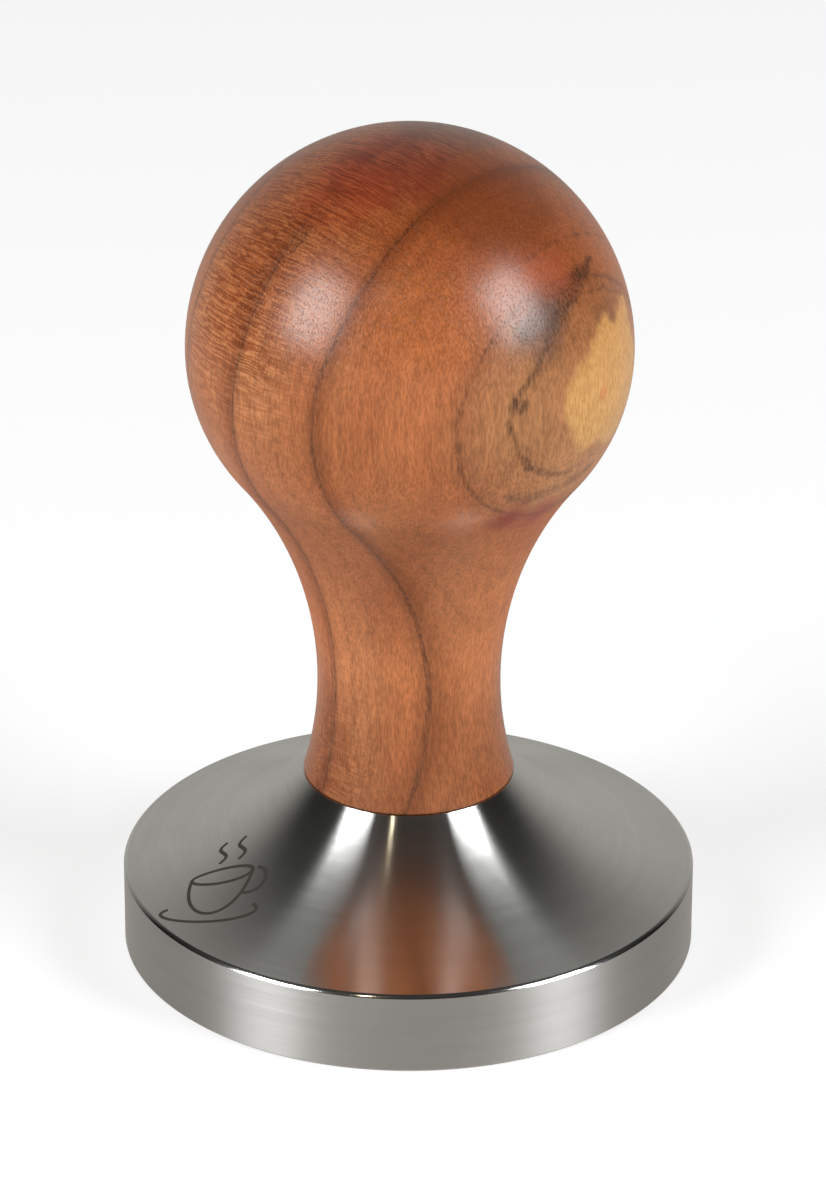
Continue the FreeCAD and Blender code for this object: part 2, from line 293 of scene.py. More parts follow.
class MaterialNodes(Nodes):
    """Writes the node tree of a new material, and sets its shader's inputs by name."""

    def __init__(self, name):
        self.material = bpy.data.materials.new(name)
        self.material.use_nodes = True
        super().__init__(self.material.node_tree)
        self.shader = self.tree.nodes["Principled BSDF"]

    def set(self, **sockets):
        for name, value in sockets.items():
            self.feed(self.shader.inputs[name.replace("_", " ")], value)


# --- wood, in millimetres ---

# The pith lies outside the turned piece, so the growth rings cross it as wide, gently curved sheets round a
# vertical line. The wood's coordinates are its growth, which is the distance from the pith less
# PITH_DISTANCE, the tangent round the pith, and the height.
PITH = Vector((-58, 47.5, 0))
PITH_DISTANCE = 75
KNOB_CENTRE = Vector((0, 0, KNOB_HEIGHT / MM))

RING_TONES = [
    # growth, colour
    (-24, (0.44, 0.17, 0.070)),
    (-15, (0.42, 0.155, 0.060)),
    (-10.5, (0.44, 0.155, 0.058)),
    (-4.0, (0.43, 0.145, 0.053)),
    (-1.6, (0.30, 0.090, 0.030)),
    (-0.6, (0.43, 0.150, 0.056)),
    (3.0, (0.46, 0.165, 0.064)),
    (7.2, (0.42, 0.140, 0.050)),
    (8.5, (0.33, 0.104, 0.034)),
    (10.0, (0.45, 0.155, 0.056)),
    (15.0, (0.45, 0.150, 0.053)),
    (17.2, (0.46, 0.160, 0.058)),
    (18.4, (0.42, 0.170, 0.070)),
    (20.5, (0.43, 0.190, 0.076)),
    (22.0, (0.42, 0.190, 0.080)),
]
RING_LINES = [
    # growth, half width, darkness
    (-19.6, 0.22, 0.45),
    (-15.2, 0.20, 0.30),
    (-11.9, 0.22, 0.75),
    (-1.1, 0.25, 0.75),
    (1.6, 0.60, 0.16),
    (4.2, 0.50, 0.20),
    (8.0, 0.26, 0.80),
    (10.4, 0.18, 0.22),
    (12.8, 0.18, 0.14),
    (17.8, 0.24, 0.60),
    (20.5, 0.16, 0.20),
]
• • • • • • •
> **Job**
The data above must be returned in full, exactly as written.

> **Response to the exercise**
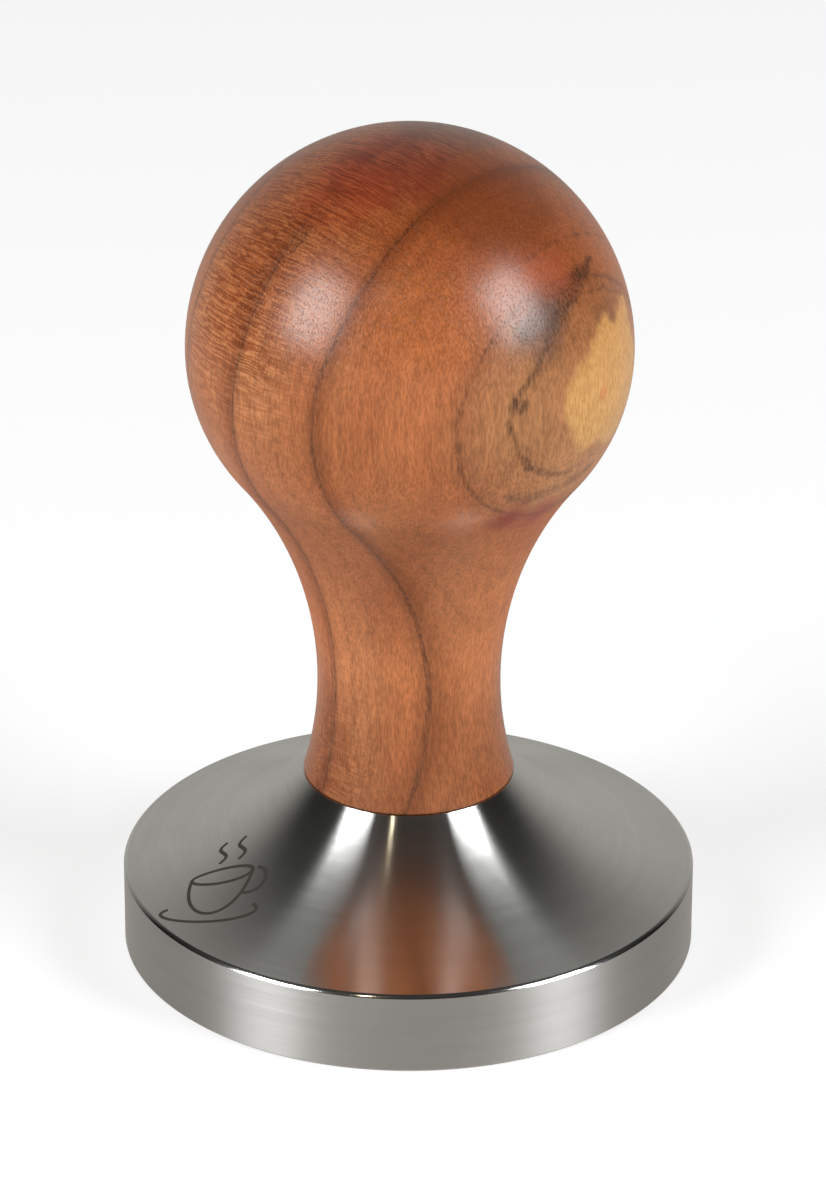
Continue the FreeCAD and Blender code for this object: part 2, from line 293 of scene.py. More parts follow.
class MaterialNodes(Nodes):
    """Writes the node tree of a new material, and sets its shader's inputs by name."""

    def __init__(self, name):
        self.material = bpy.data.materials.new(name)
        self.material.use_nodes = True
        super().__init__(self.material.node_tree)
        self.shader = self.tree.nodes["Principled BSDF"]

    def set(self, **sockets):
        for name, value in sockets.items():
            self.feed(self.shader.inputs[name.replace("_", " ")], value)


# --- wood, in millimetres ---

# The pith lies outside the turned piece, so the growth rings cross it as wide, gently curved sheets round a
# vertical line. The wood's coordinates are its growth, which is the distance from the pith less
# PITH_DISTANCE, the tangent round the pith, and the height.
PITH = Vector((-58, 47.5, 0))
PITH_DISTANCE = 75
KNOB_CENTRE = Vector((0, 0, KNOB_HEIGHT / MM))

RING_TONES = [
    # growth, colour
    (-24, (0.44, 0.17, 0.070)),
    (-15, (0.42, 0.155, 0.060)),
    (-10.5, (0.44, 0.155, 0.058)),
    (-4.0, (0.43, 0.145, 0.053)),
    (-1.6, (0.30, 0.090, 0.030)),
    (-0.6, (0.43, 0.150, 0.056)),
    (3.0, (0.46, 0.165, 0.064)),
    (7.2, (0.42, 0.140, 0.050)),
    (8.5, (0.33, 0.104, 0.034)),
    (10.0, (0.45, 0.155, 0.056)),
    (15.0, (0.45, 0.150, 0.053)),
    (17.2, (0.46, 0.160, 0.058)),
    (18.4, (0.42, 0.170, 0.070)),
    (20.5, (0.43, 0.190, 0.076)),
    (22.0, (0.42, 0.190, 0.080)),
]
RING_LINES = [
    # growth, half width, darkness
    (-19.6, 0.22, 0.45),
    (-15.2, 0.20, 0.30),
    (-11.9, 0.22, 0.75),
    (-1.1, 0.25, 0.75),
    (1.6, 0.60, 0.16),
    (4.2, 0.50, 0.20),
    (8.0, 0.26, 0.80),
    (10.4, 0.18, 0.22),
    (12.8, 0.18, 0.14),
    (17.8, 0.24, 0.60),
    (20.5, 0.16, 0.20),
]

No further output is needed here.